The court considered the obiter remarks in NB v MI, which questioned the scope of the inherent jurisdiction, but found no statutory or policy basis to extend the 1986 Act’s prohibition to voidable marriages. The court reaffirmed the binding precedent of Westminster City Council v C and Others, which confirmed the court’s power to make declarations of non-recognition of voidable marriages on public policy grounds.
The court distinguished between declaring a marriage void at inception and refusing to recognise a voidable marriage, holding that the latter does not contravene statutory prohibitions. It also rejected the submission that the declaration made was equivalent to a prohibited declaration of voidness.
Regarding the public policy threshold, the court applied the test from Cheni v Cheni and Westminster CC, concluding that the forced marriage of a person lacking capacity to consent is sufficiently offensive to the conscience of the English court to justify refusal of recognition. The court rejected the argument that severe violence or high suffering is required, confirming that the absence of capacity and forced nature of the marriage meet the threshold.
Finally, the court concluded that the declaration made by the judge was consistent with the statutory scheme and public policy, and that the appeal grounds were not made out.
Holding and Implications
The court DISMISSED the appeal.
The holding confirms that the inherent jurisdiction of the court includes the power to make a declaration of non-recognition of a foreign voidable marriage on public policy grounds, particularly in cases involving forced marriage and lack of capacity to consent.

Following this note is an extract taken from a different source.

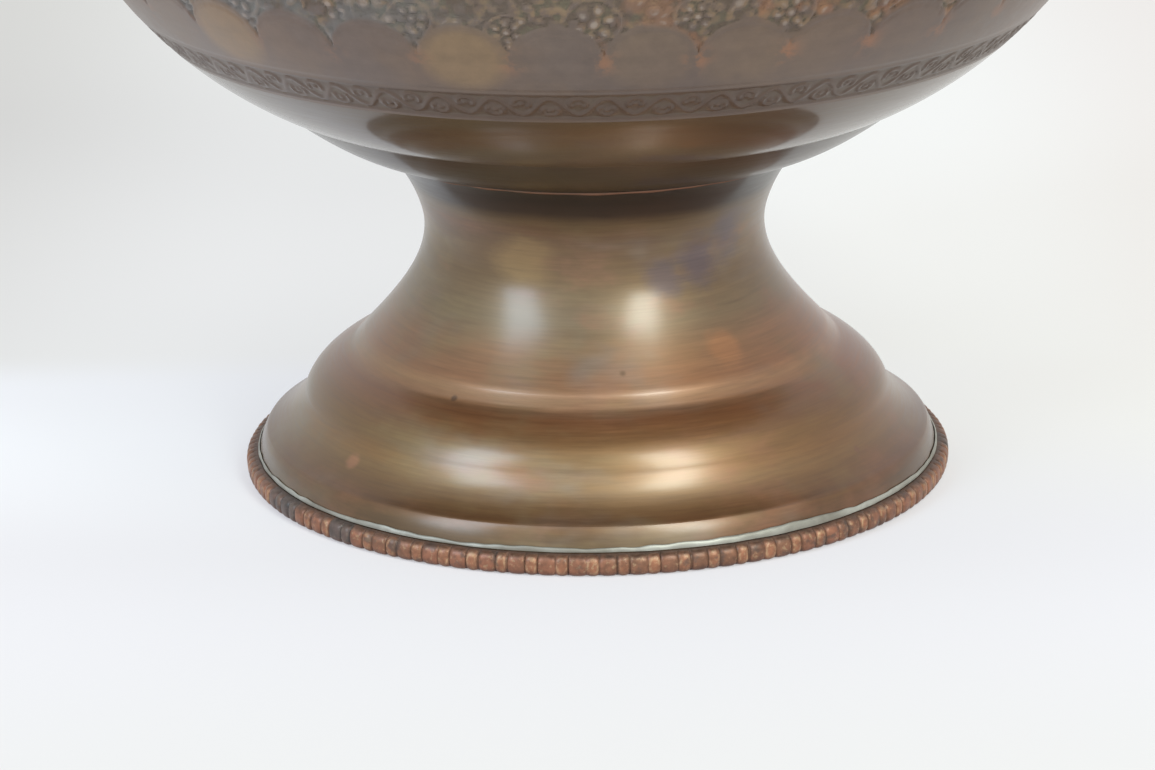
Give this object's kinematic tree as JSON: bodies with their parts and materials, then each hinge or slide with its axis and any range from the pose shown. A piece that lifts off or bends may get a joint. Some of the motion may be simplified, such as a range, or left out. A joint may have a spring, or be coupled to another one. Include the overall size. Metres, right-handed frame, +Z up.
{
  "type": "footed vase",
  "caption": "Footed vase of spun aged brass: squat round body on a cup and waisted, stepped foot edged with bead-and-reel strip, with a short neck and flared, wired mouth.",
  "frame": {"origin": "centre of the circle that the foot stands on", "axes": "+Z up along the axis of the vase; X and Y across it, with -Y towards the picture's camera"},
  "size_m": [0.232, 0.232, 0.2924],
  "materials": {
    "brown_brass": "aged brown-bronze brass with fine turning lines",
    "dark_brass": "dark brown patina over brass",
    "grey_brass": "grey-brown patina, chased, with worn coppery spots",
    "coppery_strip": "copper-red tarnished strip with dark recesses and rubbed high spots",
    "solder": "dull grey soft solder"
  },
  "bodies": {
    "root": {"foot_bead_strip": "coppery_strip", "foot_shell": "brown_brass", "foot_solder_seam": "solder", "stem_solder_ring": "coppery_strip", "base_cup": "dark_brass", "lower_bowl": "grey_brass", "shoulder": "grey_brass", "neck_collar": "brown_brass", "neck": "brown_brass", "rim_wire": "brown_brass"}
  },
  "joints": []
}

The court clarified that such a declaration does not breach the statutory prohibitions in the Family Law Act 1986, which apply only to void marriages, not voidable marriages. This decision affirms the court’s ability to refuse recognition of marriages that are contrary to fundamental public policy, reinforcing protections for vulnerable individuals subject to forced marriages. No new precedent was created beyond confirming the continued authority of Westminster City Council v C and Others.